C’est ainsi que s’est produit le quarante-deuxième féminicide de l’année 2019 en France.
Je rappelle à cette occasion que dans ce pays il existe aussi des femmes qui ne survivent qu’en restant constamment barricadées chez elles pour éviter les agressions violentes ou tentatives d’assassinat de leurs harceleurs.
C’est mon cas, et c’est un cauchemar de tous les instants, de nuit comme de jour.
Une fois n’est pas coutume, je vais vous raconter le cauchemar qui m’a réveillée ce matin – parce que quand je parviens à dormir la nuit, je suis toujours réveillée par un cauchemar, c’est automatique.

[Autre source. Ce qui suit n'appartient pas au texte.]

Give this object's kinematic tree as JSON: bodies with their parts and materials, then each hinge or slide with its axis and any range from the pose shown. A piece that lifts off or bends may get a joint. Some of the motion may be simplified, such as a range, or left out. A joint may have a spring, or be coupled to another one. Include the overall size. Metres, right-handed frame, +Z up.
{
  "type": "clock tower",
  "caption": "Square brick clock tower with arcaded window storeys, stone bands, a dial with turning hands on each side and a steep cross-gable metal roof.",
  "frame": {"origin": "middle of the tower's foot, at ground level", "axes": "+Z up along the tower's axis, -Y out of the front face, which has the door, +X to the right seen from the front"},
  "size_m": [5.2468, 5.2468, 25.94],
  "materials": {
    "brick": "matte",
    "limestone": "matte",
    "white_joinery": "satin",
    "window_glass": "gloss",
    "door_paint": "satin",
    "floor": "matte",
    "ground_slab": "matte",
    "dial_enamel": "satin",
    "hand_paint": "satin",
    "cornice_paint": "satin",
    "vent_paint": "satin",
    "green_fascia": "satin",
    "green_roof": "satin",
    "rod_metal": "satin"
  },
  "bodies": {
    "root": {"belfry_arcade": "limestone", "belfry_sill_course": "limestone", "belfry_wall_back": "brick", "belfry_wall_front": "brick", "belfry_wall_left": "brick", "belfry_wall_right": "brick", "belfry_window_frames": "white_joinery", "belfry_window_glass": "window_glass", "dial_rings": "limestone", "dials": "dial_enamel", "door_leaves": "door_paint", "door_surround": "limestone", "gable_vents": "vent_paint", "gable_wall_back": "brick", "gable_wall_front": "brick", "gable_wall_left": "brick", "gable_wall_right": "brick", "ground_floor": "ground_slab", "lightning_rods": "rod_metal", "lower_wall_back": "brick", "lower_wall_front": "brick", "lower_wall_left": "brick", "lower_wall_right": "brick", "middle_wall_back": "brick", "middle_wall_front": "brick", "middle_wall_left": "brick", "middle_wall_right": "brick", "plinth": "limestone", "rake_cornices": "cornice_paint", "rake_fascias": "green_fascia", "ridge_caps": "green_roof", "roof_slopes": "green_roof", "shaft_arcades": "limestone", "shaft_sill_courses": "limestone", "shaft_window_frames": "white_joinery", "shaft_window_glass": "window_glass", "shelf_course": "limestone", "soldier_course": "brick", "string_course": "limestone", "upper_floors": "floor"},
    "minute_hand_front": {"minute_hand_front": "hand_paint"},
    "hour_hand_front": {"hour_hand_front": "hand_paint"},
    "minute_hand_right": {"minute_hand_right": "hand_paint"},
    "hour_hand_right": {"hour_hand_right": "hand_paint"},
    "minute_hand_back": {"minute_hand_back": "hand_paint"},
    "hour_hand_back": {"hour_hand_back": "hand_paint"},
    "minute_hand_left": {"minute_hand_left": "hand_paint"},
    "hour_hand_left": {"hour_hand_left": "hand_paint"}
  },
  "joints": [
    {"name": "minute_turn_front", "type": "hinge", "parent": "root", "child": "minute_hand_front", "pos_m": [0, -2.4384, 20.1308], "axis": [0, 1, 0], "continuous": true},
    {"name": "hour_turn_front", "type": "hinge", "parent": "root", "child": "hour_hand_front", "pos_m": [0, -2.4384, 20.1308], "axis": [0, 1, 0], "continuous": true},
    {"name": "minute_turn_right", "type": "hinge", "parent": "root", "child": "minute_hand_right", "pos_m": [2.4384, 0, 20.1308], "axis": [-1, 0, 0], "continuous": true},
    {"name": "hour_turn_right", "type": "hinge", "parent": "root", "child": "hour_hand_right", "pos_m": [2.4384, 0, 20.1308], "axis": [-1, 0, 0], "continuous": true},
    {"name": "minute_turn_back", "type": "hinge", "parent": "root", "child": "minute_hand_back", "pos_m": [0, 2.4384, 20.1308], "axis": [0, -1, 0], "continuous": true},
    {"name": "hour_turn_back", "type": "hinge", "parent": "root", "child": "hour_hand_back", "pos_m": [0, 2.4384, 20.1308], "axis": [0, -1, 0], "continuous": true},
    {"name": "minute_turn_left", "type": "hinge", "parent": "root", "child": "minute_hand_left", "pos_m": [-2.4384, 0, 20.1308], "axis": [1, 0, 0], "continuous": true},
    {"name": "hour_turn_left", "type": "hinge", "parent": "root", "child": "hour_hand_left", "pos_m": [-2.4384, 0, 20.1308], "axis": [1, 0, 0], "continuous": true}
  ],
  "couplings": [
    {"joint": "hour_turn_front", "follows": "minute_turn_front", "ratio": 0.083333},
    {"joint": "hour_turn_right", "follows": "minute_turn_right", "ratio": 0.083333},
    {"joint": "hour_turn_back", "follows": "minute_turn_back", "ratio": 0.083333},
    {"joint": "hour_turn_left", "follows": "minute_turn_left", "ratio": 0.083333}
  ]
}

Est donc revenu me hanter cette nuit un de mes deux harceleurs des années 1990 qui voulaient m’épouser. Non pas parce qu’ils auraient pu m’apprécier ou être amoureux de moi, ni comme aboutissement d’une liaison que nous aurions eue, puisqu’il n’y en avait pas, mais parce qu’ils voulaient à tout prix mettre la main sur mon héritage supposé, une fortune d’au moins dix millions de francs dont le complice proxénète de la criminelle Josette Brenterch du NPA de Brest qui à l’époque organisait tous les harcèlements dont j’étais victime leur garantissait l’existence. Adhérant à 100% à tous les délires et inventions calomnieuses de cet individu à mon encontre, ils me haïssaient tous les deux au moins autant que lui et ont projeté l’un après l’autre, toujours à son instigation, de m’épouser pour s’approprier toute cette fortune qui en réalité n’a jamais existé et dont ils estimaient intolérable qu’elle puisse se trouver entre les mains d’une femme et non entre les leurs, car eux auraient su quoi en faire, n’est-ce pas, ils ne manquaient pas d’idées pour faire fructifier tout cet argent… Leur plan à l’un comme à l’autre était de se débarrasser de moi très rapidement après le mariage ou la signature des documents qui leur auraient assuré tout le bénéfice de mon héritage pour pouvoir alors vivre exactement comme ils l’avaient toujours voulu, bien évidemment sans moi, ma personne ne les ayant jamais intéressés, ni l’un ni l’autre, ce qui était d’ailleurs réciproque, ils me faisaient horreur.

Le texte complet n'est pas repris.